Whilst I felt a little uncomfortable asking them to do this, I felt obliged to make it happen. So I told the actors to turn up at the end and I mentioned that we were getting up on stage to dance. I was very clear. “Come to the end and we will get up and do some Greek dancing,” I said. “But only if you want to,” I added.


To my astonishment, some of the actors at the time thought it was, in Ed Stoppard’s words, “another Marcus bullshit”. I have spent my life being accused of this and its strangely worked in my favour. I rarely “bullshit” and often it’s my naivity that is mistaken for hype.

As we got into the last couple of the scenes of the film, I noticed the actors assemble – Jimmy Roussounis – a London-Greek who plays Fat Laki; Vangelis Christodoulou – a London-Greek who plays Phil the Till; Georges Corraface – a French-Greek (often referred to as ‘Freak’) who plays Uncle Spiros; the wonderful, grounded, wise and funny Georgia Groome (you wouldn’t believe she’s only 20) who played Katie Papadopoulos (and also looks very Greek) and finally, the very British Ed Stoppard – star of the very British remake of Upstairs Downstairs.


Stephen Dillane was sadly missing – as he had to judge another film that was playing at the same time. I am determined to dance with Stephen in public at some point. I led the cast out onto the stage and started clapping to the lively Greek music that accompanies the credits. The audience responded and clapped in reply. The energy was good. I have no idea what the actors must’ve been thinking at this point but all doubts about what we were there to do must’ve vanished quickly. Ed must’ve realised that the ‘Marcus bullshit’ was becoming ‘fact’.

Without thinking too much, I leapt out into the front and started to do what I call my ‘regular Greek number’ – the audience sill clapping. It’s something that I learned for my Greek wedding 10 years ago, from Costas, one of my Dad’s fish and chip shop clients. It involves a three step move that you can improvise and it finishes with a dramatic flourish, a leap in the air, a spin and a slapping of one’s heal with the open palm of the hand before landing. It looks as impressive as it sounds. Sure, it’s the only move I know. In Greek dancing terms, I am a one trick pony. But it’s a great trick.

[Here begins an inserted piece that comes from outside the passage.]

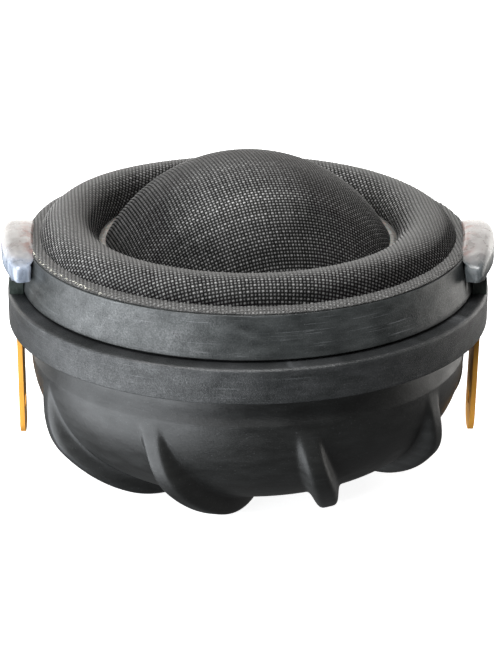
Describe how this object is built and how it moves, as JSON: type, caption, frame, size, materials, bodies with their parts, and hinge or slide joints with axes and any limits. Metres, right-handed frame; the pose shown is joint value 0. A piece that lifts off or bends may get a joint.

As I leapt in the air, smacked my heal, span and landed, I heard a big roar from the audience and a sudden rise in the clapping volume. I stepped back into the line. This show was only just beginning. Dinard wanted more. Next came Jimmy Roussounis. He rolled out an elegant series of gentle turns culminating in a slow stroking of the ground with an open palm. Graceful, truthful, humbling. More claps and cheers. Then came Georges Corraface, who, holding out his arms and clicking his fingers did what’s commonly known as a ‘Zorba’ – a simple but effective routine that cannot fail and is the staple across Greek tavernas the world over. Then Vangelis jumped in and executed a series of athletic but effortless kicks and spins, harking back to the very Spartans who used to practice these rhythms in preparation for war.  By now, the audience were immersed in a Dionysian trance. Then came Ed Stoppard.


What followed caught us by surprise and sent us into a delayed shock of sorts. It took about an hour or so after the event to acknowledge what Ed had actually done. But as we came round from the amnesia – often used by the body to protect from pain – we started to face the past with a new boldness.  Yes, what Ed did was weird. Yes, it wasn’t very Greek at all but doing a solo tango up and down the entire length of the stage (I repeat a tango for one – arms stretched out – imagining a partner – imagining another style of music) was one of the funniest, most beautiful, inspired things I have ever seen. I saw it in slow motion. And the music stopped being Greek – I heard the Mills Brothers singing Autumn Leaves (Listen to this to get an idea: http://www.youtube.com/watch?v=ubGGcTJhAvQ). I was suddenly in a David Lynch movie and David Lynch was standing at the back of the cinema laughing. Ed, in a trance, tangoing to his own tune. An audience of 400 stuck for a response.


The sheer uniqueness of it led Stephen Dillane to ask sometime later, “Why did you do that?” He asked that question with a genuine inquisitiveness of an anthropologist or psychologist – without judgement. Ed cannot tell you why or what but he leapt and bounded across the front of the stage with the joy of a seven year old boy. Ed’s dance was the greatest of them all. A tango for one. To Greek music. In front of a stunned audience. At a French film festival. That’s how to live. But I cannot tell why it’s the way to live. It just is.


Some of my fondest memories of Dinard will be standing outside the small party they threw for P+Sons, with the actors, late at night, pressing Ed, often in stitches of laughter, to recount the stages leading up to the ‘tango for one’ and seeing Ed hold court, starting off with the line… “I just assumed it was another Marcus bullshit…” delivered in a way that only Ed does.